Relationships like that don’t happen when you never leave your spare bedroom office. And they certainly don’t happen when you’re stuck on mute at the library.
Against: Coworking spaces squander the flexible benefits of being remote in the first place
Choosing to work from an office every day as a remote worker is like choosing to work at Dairy Queen after winning the lottery. The whole point of location independence is the freedom to work wherever you wish. That could be a coffee shop, your bed, a library, a park bench, or a bartop. The possibilities are endless. Choosing to wake up, get dressed, pack a bag, and drive to an office is like crawling back into the restrictive cocoon from which you worked so hard to break free.
Of course, the freedom of remote work comes with the freedom to work from a coworking space. There’s nothing wrong with revisiting the office life now and then — if only to remind yourself how much it sucks. Just don’t pretend it offers anything you can’t get at a coffee shop, allows for more productivity than a library, or is even remotely worth the exorbitant cost.
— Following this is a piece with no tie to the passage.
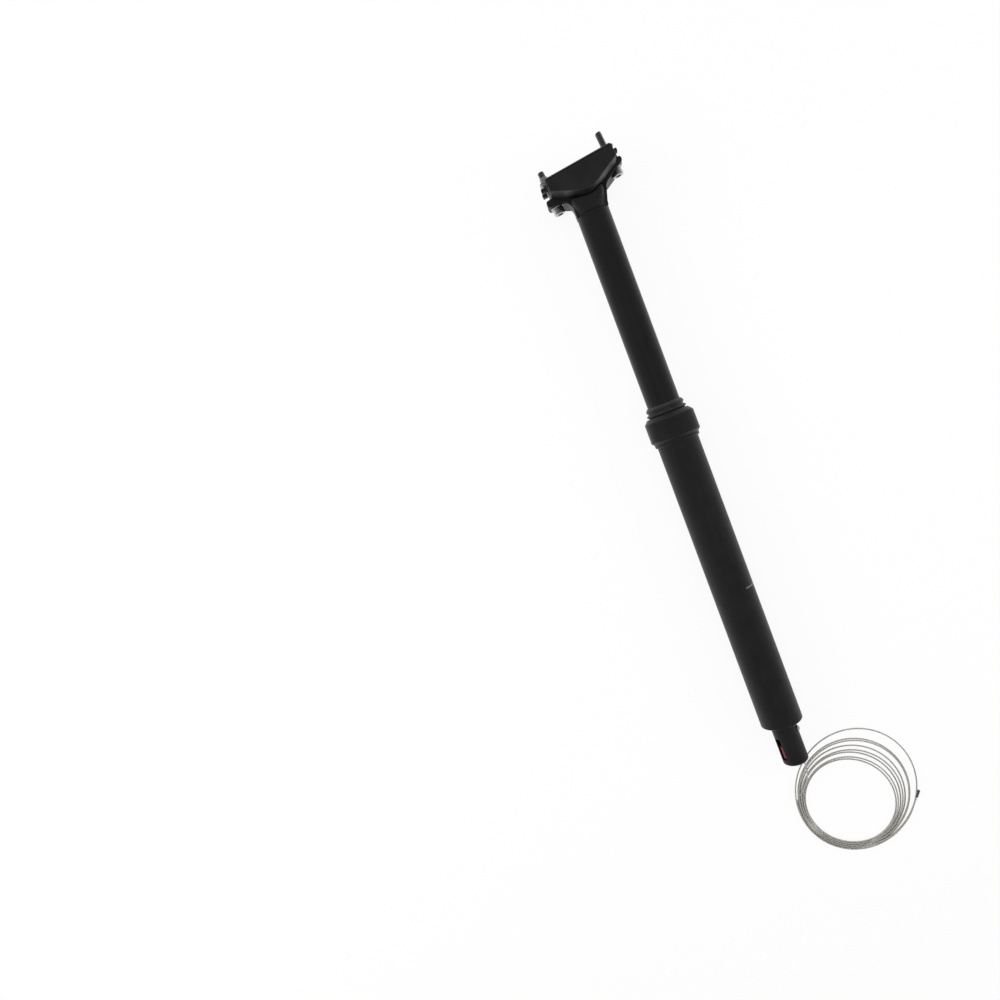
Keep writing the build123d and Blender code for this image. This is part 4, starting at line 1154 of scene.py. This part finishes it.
def merged_copy(node, name):
    """A copy of a frame's piece with its doubled vertices merged."""
    bpy.ops.object.select_all(action="DESELECT")
    mesh = frame["nodes"][node].data.copy()
    piece = bpy.data.objects.new(name, mesh)
    bpy.context.scene.collection.objects.link(piece)
    edit(piece)
    bpy.ops.mesh.select_all(action="SELECT")
    bpy.ops.mesh.remove_doubles(threshold=0.001 * mm)
    close_edit()
    return piece


def soften(piece, grid, rounds):
    """Rebuild a piece on a fine grid and melt its edges."""
    apply_modifier(piece, "REMESH", mode="VOXEL", voxel_size=grid, use_smooth_shade=True)
    apply_modifier(piece, "SMOOTH", factor=0.5, iterations=rounds)


# %% [markdown]
# ## The head
# The head is pressed onto the inner tube with no gap. So the lower rim of its neck, which the melting
# has rounded, is drawn down and in until it touches the tube.

# %% Forged head
rim_reach = 1.0 * mm
rim_width = 1.2 * mm
drawn_in = 0.5 * mm
drawn_down = 0.4 * mm
inside_tube = tube_radius - 0.1 * mm

head = merged_copy("saddle_head", "forged_head")
soften(head, 0.4 * mm, 8)
rim_height = extent("saddle_head", post_frame)[0].z
to_post = post_frame.inverted()
for vertex in head.data.vertices:
    point = to_post @ vertex.co
    radius = point.xy.length
    if point.z < rim_height + rim_reach and radius < tube_radius + rim_width:
        point.xy *= max(inside_tube, radius - drawn_in) / radius
        point.z -= drawn_down
        vertex.co = post_frame @ point
finish_piece(head, "forged_head", in_place, "slider", "clamp_anodised", "saddle_head")

# %% [markdown]
# ## The saddle clamp
# The rails of the saddle lie between the cradle and the plate above it. At both ends the cradle has a
# thin wall that stands up outside the rail and hides the joint, and the plate closes it like a lid.
# The wall is a block joined to the cradle's copy, and a block a little larger is cut out of the plate.

# %% Cradle and plate
lid_height = 4.2 * mm
wall_half_length = extent("lower_cradle", clamp_frame)[1].x - 0.5 * mm
wall_outside = extent("lower_cradle", clamp_frame)[1].y
wall_inside = wall_outside - 1.4 * mm


def block(place, low, high):
    """A block between two corners of one of our own frames."""
    bpy.ops.object.select_all(action="DESELECT")
    bpy.ops.mesh.primitive_cube_add(size=1)
    piece = bpy.context.active_object
    middle = (Vector(low) + Vector(high)) / 2
    size = Vector(high) - Vector(low)
    piece.matrix_world = place @ Matrix.Translation(middle) @ Matrix.Diagonal((*size, 1))
    apply_place(piece)
    return piece


cradle = merged_copy("lower_cradle", "rail_cradle")
plate = merged_copy("upper_clamp", "rail_clamp")
for side in (1, -1):
    near, far = sorted((side * wall_inside, side * wall_outside))
    low = (-wall_half_length, near, -1.5 * mm)
    wall = block(clamp_frame, low, (wall_half_length, far, lid_height))
    combine(cradle, wall, "UNION")
    near, far = sorted((side * (wall_inside - 0.2 * mm), side * (wall_outside + mm)))
    low = (-wall_half_length - 2 * mm, near, -mm)
    gap = block(clamp_frame, low, (wall_half_length + 2 * mm, far, lid_height + 0.3 * mm))
    combine(plate, gap, "DIFFERENCE")
soften(cradle, 0.4 * mm, 4)
soften(plate, 0.35 * mm, 4)
finish_piece(cradle, "rail_cradle", in_place, "clamp", "clamp_anodised", "lower_cradle")
finish_piece(plate, "rail_clamp", in_place, "clamp", "clamp_anodised", "upper_clamp")

# %% [markdown]
# ## The base and its lever
# The base is milled. A thin wall covers the part of its window that faces straight to the front, so
# that the window opens as a narrow slot beside it, and the upper end of the lever's pin is covered by
# a plug. The wall is a piece of a ring: one cylinder cut out of another, and a block that keeps the
# part that is wanted. The red lever sits in the slot. Its paddle is cut away where the wall would be in
# its path, and lies a little below the base's outside, so that a knock can't push it. The paddle's
# points are moved in by a fade along the lever.

# %% Base and lever


def rod(place, radius, low, high):
    """A plain cylinder on the upright axis of one of our own frames."""
    bpy.ops.object.select_all(action="DESELECT")
    bpy.ops.mesh.primitive_cylinder_add(vertices=96, radius=radius, depth=high - low)
    piece = bpy.context.active_object
    piece.matrix_world = place @ Matrix.Translation((0, 0, (low + high) / 2))
    apply_place(piece)
    return piece


overrun = 0.5 * mm
aside = 8 * mm
outside = 11 * mm
cover_low = 3.5 * mm
cover_high = 23.5 * mm
cover_wall = 0.8 * mm
cover_back = 5 * mm
slot_edge = 1.6 * mm
plug_radius = 1.6 * mm

paddle_face = extent("actuator_lever", post_frame)[1].x
base_radius = paddle_face + 0.4 * mm
base = merged_copy("base_housing", "base_shell")
cover = rod(post_frame, base_radius, cover_low, cover_high)
bore = rod(post_frame, base_radius - cover_wall, cover_low - overrun, cover_high + overrun)
combine(cover, bore, "DIFFERENCE")
keep_low = (cover_back, -aside, cover_low - overrun)
keep_high = (outside, slot_edge, cover_high + overrun)
combine(cover, block(post_frame, keep_low, keep_high), "INTERSECT")
combine(base, cover, "UNION")

pin_low, pin_high = extent("lever_pivot_pin", post_frame)
pin_middle = (pin_low + pin_high) / 2
pin_place = Matrix.Translation((pin_middle.x, 0, pin_middle.z))
pin_frame = post_frame @ pin_place @ Matrix.Rotation(-pi / 2, 4, "X")
plug = rod(pin_frame, plug_radius, pin_high.y + 0.1 * mm, base_radius - 0.25 * mm)
combine(base, plug, "UNION")
soften(base, 0.3 * mm, 5)
finish_piece(base, "base_shell", in_place, "outer", "clamp_anodised", "base_housing")

# %% Red lever
paddle_back = 3.5 * mm
paddle_foot = 4 * mm
paddle_sunk = 0.9 * mm
sink_start = paddle_face - 5 * mm
sink_border = 3 * mm

lever = merged_copy("actuator_lever", "red_lever")
behind_wall = block(post_frame, (paddle_back, -aside, paddle_foot), (outside, 2.3 * mm, 14 * mm))
combine(lever, behind_wall, "DIFFERENCE")
beside_arm = block(post_frame, (paddle_back, -aside, paddle_foot), (outside, -1.5 * mm, 17 * mm))
combine(lever, beside_arm, "DIFFERENCE")
soften(lever, 0.2 * mm, 5)
for vertex in lever.data.vertices:
    point = to_post @ vertex.co
    share = max(0.0, min(1.0, (point.x - sink_start) / sink_border))
    point.x -= paddle_sunk * share * share * (3 - 2 * share)
    vertex.co = post_frame @ point
finish_piece(lever, "red_lever", in_place, "lever", "lever_anodised", "actuator_lever")

# %% [markdown]
# ## Floor, lamps and world
# The picture is a product shot on white: a pale floor that fades into a white background, and light
# so soft that the shadow is barely there. The floor shows itself nearly white to the camera and to
# reflections, and keeps a little of the shadow. The world is white to the camera. To the object it is
# a studio with pale walls and a dark ceiling, so that the black tubes stay black on top and catch a
# soft edge of light from the sides.

# %% Floor
floor_show = 0.90


def seen_by(material, *kinds):
    """A factor of 1 for the named kinds of rays."""
    path = add_node(material, "ShaderNodeLightPath")
    seen = path.outputs[kinds[0]]
    for kind in kinds[1:]:
        seen = compute(material, "MAXIMUM", seen, path.outputs[kind])
    return seen


bpy.ops.object.select_all(action="DESELECT")
bpy.ops.mesh.primitive_plane_add(size=6, location=(0, 0, -0.2 * mm))
floor = bpy.context.active_object
floor.name = "studio_floor"
apply_place(floor)
floor_paint = bpy.data.materials.new("studio_floor")
floor_paint.use_nodes = True
paint = shader_of(floor_paint)
paint.inputs["Base Color"].default_value = (0.86, 0.86, 0.86, 1)
paint.inputs["Roughness"].default_value = 0.9
glow = add_node(floor_paint, "ShaderNodeEmission")
mix = add_node(floor_paint, "ShaderNodeMixShader")
seen = seen_by(floor_paint, "Is Camera Ray", "Is Glossy Ray", "Is Transmission Ray")
connect(floor_paint, compute(floor_paint, "MULTIPLY", seen, floor_show), mix.inputs["Fac"])
connect(floor_paint, paint.outputs["BSDF"], mix.inputs[1])
connect(floor_paint, glow.outputs["Emission"], mix.inputs[2])
surface = floor_paint.node_tree.nodes["Material Output"].inputs["Surface"]
connect(floor_paint, mix.outputs["Shader"], surface)
floor.data.materials.append(floor_paint)

# %% World and lamps
ceiling = 0.15
walls = 0.50
world = bpy.data.worlds.new("studio")
bpy.context.scene.world = world
world.use_nodes = True
direction = add_node(world, "ShaderNodeTexCoord")
axes = add_node(world, "ShaderNodeSeparateXYZ")
connect(world, direction.outputs["Generated"], axes.inputs[0])
dome = rescale(world, axes.outputs["Z"], 0.15, 0.85, walls, ceiling)
seen = seen_by(world, "Is Camera Ray", "Is Transmission Ray")
background = world.node_tree.nodes["Background"]
background.inputs["Color"].default_value = (1, 1, 1, 1)
connect(world, compute(world, "MAXIMUM", seen, dome), background.inputs["Strength"])


def softbox(name, place, width, height, power, mirrored):
    """A large soft lamp that looks at the post, and that shiny surfaces mirror or not."""
    bpy.ops.object.light_add(type="AREA", location=place)
    lamp = bpy.context.active_object
    lamp.name = name
    lamp.data.shape = "RECTANGLE"
    lamp.data.size = width
    lamp.data.size_y = height
    lamp.data.energy = power
    lamp.rotation_euler = (-Vector(place)).to_track_quat("-Z", "Y").to_euler()
    lamp.visible_camera = False
    lamp.visible_glossy = mirrored


softbox("top_softbox", (0, 0.05, 1.1), 1.2, 1.2, 8.0, mirrored=False)
softbox("front_softbox", (0.1, 0.85, 0.55), 1.2, 0.5, 5.0, mirrored=False)
softbox("rear_softbox", (-0.1, -0.85, 0.50), 1.2, 0.5, 4.0, mirrored=False)
softbox("head_softbox", (0.9, 0.1, 0.55), 0.7, 0.5, 1.2, mirrored=True)

# %% Studio look
bpy.context.scene.view_settings.view_transform = "Standard"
For: Coworking solves the “grown-up friendships” problem
We all know how hard it can be to make new friends in adulthood once the days of booze-fueled youthful revelry are behind us. Making friends in a traditional office or other workspace is totally doable, and very common. But in many cases, there are limits to “work friends” — primarily that once one of you moves on to another position or leaves the company entirely, the friendship slowly diminishes until all you have left is a Facebook connection and a warm memory of what once was.
In a coworking space, you’re constantly surrounded by people who are “at work,” just like you. Difference is, they don’t work with you. They aren’t your coworkers, and therefore your relationship isn’t based on workplace gossip and insider info. But they do share an understanding of remote work. They also spend their days staring at a laptop, probably working on tasks you’re familiar with and using lingo you understand. They’re also likely to be at the aforementioned networking events, ready to chill and have a conversation.
Beyond finding clients, it’s easy to make friends because the other people there are looking for non-work social connections. This is especially true in travel settings, where you and everyone else are away from home and existing social circles. In this way, your coworking membership serves as a built-in meet-up group for working professionals.
But hey, progress isn’t for everyone. Some people would rather stay home, which I’d argue is the real squandering of the location independent lifestyle. If you’re considering testing out coworking and all of this is not proof enough, catch me at the free happy hour this afternoon in the conference room and I’ll show you the photo collage I built of epic “dedicated workstation” views from around the world.